Well, for the first time in many months, I found upon awakening this morning, I’d over-slept for nearly two hours, so you can imagine how fast I was moving to get readied and out the door. I knew I’d over-done it yesterday with my working out of control, but I didn’t realize to what extent. Oh well, lesson learned enough until the next time I become possessed with a project at hand.
First thing I did this morning after arrival at office, was to go and pick up the yard sign and lockbox from the home I would be closing on mid-morning. While taking the lockbox off, I did another sneak peek at the main floor of that home, and only to get one last look at its absolutely gorgeous maple woodwork and floors. That home was but one more of those turn-of-the-century two-stories which appear ho-hum on the outside, but once inside, there’s a jaw-dropping beauty to behold.
On my way back, I took the long way around, just so I could get another rubber-neck view of those blocks of tattered and worn homes and apartment conversions which have become a blight just west of our Historic Downtown. The boarded-up windows that’ve been broken, the front porches full with interior furniture and children’s toys, the garbage bags, and unkempt lawns and structures visible in all directions. The more I drove past, the more I was being mentally “poked” by the thoughts of chronic despair, and likely being what most who were living in those dives, have resigned themselves to.
We all know there’s some overhauling to be done with our entitlement programs because as far as I’m concerned, they’re not working, and I suspect much of it is caused by the public’s non-involvement with those who’re under those programs to the point many of them are considered societal outcasts.
As I’ve been told a number of times, and then personally having known several families containing three generations of recipients who for some reason managed to get pulled under the entitlement umbrella. Since I’m not the one to make the call as to who or what’s to blame for it, but rather bringing to the forefront the question, “How does this happen?”, and “How can we fix it?” Yes, there are always those exceptions to every problem, but there’s got to be more successes than there are failures. Of course I’m definitely an opponent to the idea of just throwing money and a problem rather than finding the cause and fixing it, because I know for a fact, there are those who’ve been working on getting out from under entitlement’s yoke, but the rules and exclusions of those programs don’t allow for any easy-outs. Whenever there’s deep despair coupled with resignation, that’s when self-worth falls to an all-time low. Personally, I’d like to see some good and lasting changes to that system where there’d be more wins than losses, and without a doubt, it must begin with the children. Don’t you agree?
My mid-morning closing went very well, and while seated at the table with the buyers, the selling agent, and the closing agent, I went on to share some uplifting stories about the home they purchased, along with its general district. The only reason I became vocal, was because the buyers and young family just happened to be transplants from Minnesota, so I felt it my obligation to talk about the positives. I even went on to mention that the closing agent at one time owned a home not far from it.

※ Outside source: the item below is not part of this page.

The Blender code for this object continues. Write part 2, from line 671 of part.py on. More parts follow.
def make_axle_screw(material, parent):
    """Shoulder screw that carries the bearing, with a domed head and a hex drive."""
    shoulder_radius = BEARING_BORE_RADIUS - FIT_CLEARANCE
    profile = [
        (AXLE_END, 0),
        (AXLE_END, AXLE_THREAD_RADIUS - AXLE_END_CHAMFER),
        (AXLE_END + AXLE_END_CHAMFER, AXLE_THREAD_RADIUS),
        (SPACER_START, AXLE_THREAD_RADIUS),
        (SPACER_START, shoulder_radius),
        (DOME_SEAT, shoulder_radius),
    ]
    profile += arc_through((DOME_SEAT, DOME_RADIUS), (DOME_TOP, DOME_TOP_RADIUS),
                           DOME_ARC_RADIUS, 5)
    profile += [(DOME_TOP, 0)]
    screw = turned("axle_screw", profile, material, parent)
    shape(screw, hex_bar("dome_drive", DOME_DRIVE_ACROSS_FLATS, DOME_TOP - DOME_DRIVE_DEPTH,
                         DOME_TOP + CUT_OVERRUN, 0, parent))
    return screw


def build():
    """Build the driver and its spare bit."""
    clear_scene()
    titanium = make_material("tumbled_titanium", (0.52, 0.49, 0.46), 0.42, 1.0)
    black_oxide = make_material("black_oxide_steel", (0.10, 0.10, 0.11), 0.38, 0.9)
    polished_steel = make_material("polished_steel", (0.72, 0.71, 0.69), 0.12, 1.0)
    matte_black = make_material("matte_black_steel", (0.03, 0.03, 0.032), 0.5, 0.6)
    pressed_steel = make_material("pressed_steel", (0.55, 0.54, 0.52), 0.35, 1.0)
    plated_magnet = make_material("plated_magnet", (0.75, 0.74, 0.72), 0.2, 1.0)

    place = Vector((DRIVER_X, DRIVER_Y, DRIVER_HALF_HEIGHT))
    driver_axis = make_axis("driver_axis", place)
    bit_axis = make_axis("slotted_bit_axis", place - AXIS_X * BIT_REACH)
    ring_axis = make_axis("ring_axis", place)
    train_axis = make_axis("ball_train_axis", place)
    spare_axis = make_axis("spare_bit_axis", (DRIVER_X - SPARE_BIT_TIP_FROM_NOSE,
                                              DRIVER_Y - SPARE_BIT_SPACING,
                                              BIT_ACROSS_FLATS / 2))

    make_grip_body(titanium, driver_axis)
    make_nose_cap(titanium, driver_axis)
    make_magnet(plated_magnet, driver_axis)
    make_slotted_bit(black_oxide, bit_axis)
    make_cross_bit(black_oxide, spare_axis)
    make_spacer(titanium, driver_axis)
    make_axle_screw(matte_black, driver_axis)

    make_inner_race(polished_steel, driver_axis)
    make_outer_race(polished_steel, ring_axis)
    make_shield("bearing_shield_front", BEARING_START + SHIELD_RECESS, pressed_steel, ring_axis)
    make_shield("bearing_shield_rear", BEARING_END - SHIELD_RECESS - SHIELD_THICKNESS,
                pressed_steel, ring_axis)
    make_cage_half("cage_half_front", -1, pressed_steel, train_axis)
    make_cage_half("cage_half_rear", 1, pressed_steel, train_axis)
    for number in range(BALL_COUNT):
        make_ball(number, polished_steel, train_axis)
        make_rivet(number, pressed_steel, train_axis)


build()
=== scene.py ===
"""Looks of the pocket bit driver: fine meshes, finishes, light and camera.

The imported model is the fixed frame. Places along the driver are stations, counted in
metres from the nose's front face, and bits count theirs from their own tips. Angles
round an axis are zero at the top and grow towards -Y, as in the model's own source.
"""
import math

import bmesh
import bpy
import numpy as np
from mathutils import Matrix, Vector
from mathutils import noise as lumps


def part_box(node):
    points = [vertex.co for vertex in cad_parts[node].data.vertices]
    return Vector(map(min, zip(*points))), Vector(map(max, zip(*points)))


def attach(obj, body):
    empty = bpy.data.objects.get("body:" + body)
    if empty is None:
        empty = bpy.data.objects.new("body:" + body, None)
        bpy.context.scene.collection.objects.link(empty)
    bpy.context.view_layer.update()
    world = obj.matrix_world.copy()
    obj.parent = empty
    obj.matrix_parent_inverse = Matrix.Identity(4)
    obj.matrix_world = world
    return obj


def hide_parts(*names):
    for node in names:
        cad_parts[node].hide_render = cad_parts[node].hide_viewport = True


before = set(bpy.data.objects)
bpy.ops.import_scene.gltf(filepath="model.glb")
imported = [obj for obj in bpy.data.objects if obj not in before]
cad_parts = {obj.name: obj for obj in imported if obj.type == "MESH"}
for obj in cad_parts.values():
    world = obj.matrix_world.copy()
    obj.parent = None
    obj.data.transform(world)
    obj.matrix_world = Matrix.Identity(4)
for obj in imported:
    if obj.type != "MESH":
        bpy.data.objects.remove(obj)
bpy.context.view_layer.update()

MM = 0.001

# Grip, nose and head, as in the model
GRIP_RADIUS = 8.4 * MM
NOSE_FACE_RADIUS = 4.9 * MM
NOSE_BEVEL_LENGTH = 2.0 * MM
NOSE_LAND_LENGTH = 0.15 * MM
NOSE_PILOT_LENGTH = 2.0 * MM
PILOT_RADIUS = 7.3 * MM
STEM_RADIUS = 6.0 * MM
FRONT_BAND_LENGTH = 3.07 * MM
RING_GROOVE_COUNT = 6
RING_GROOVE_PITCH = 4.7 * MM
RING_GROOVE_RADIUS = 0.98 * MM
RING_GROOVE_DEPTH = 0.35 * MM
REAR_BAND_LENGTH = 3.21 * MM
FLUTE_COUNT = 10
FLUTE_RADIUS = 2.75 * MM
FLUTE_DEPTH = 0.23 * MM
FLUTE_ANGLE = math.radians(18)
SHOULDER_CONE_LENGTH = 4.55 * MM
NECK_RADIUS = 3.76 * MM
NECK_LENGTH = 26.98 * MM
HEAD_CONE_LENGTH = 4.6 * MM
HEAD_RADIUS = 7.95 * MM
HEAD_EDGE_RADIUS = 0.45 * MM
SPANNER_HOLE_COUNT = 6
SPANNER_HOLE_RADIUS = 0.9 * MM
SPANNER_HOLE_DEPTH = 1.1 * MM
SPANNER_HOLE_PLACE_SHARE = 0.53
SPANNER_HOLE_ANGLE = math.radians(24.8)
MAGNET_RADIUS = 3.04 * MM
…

I smiled to myself when she quickly responded, “Joe Chodur, I’ve never met anyone in possession of the memory you have because that was well over thirty years ago!” After giving the selling agent and the closing agent a good look, I then said, “My memory has been both a blessing and a curse because whenever someone says or does something to me being totally un-called for, I remember it into perpetuity.” Oh, did I get the looks from that statement. Being a little wicked, I neglected to tell them I nearly always forgive, but never forget, which would’ve kept them from thinking I’m one those who continue to grind axes. I still can’t understand how some can carry such burdens their entire lives, and believe me, it’s out there more than we could possibly imagine.
Waiting the entire day for call-backs from contractors and still nothing, it looks like after tomorrow’s closing, I’ll be on the phone again. Don’t you think it a bit odd when finding more often than not, customers chasing after business people, rather than business people trolling for customers? Even before the pandemic arrived, I was finding how the mindsets of contractors were changing. Perhaps the reason their hourly rates and bids have gone up, is because they’d rather charge more to the fewer, just to make of the difference, which reminds me of some agents who skim the fewer big sales off the top, leaving the lesser-priced homes to those who’re struggling to make ends meet. In the past, I’ve chastised a few agents who were bragging over a big sale or two when saying, “It’s the more expensive sales that are the cake-walks, because oft times the lower-priced ones are the most difficult to get sold and closed.” In more ways than one, it’s the truth.
I had a nice long chat with one of my sellers this afternoon which became the highlight of my day. The more I’ve come to know her, the more I’m finding how similar we are in mindsets, along with the way in which we view the workings of the world. Each time we meet, there’s yet one more facet of character revealed to where it becomes an un-folding of sorts. Don’t you think that’s the better way instead of someone dumping their whole life story on your shoulders in one meeting and from then on there’s nothing?
When reading today about all the natural disasters taking place around the world, I’m growing all the more fearful that Mother Nature has finally had enough abuse and now taking matters into her own hands. I don’t even want to think about what could possibly be next, and nearly all of it’s to blamed on personal and corporate greed.
Tonight’s One-liner is: The aging process has you firmly in its grasp if you never get the urge to throw a snowball.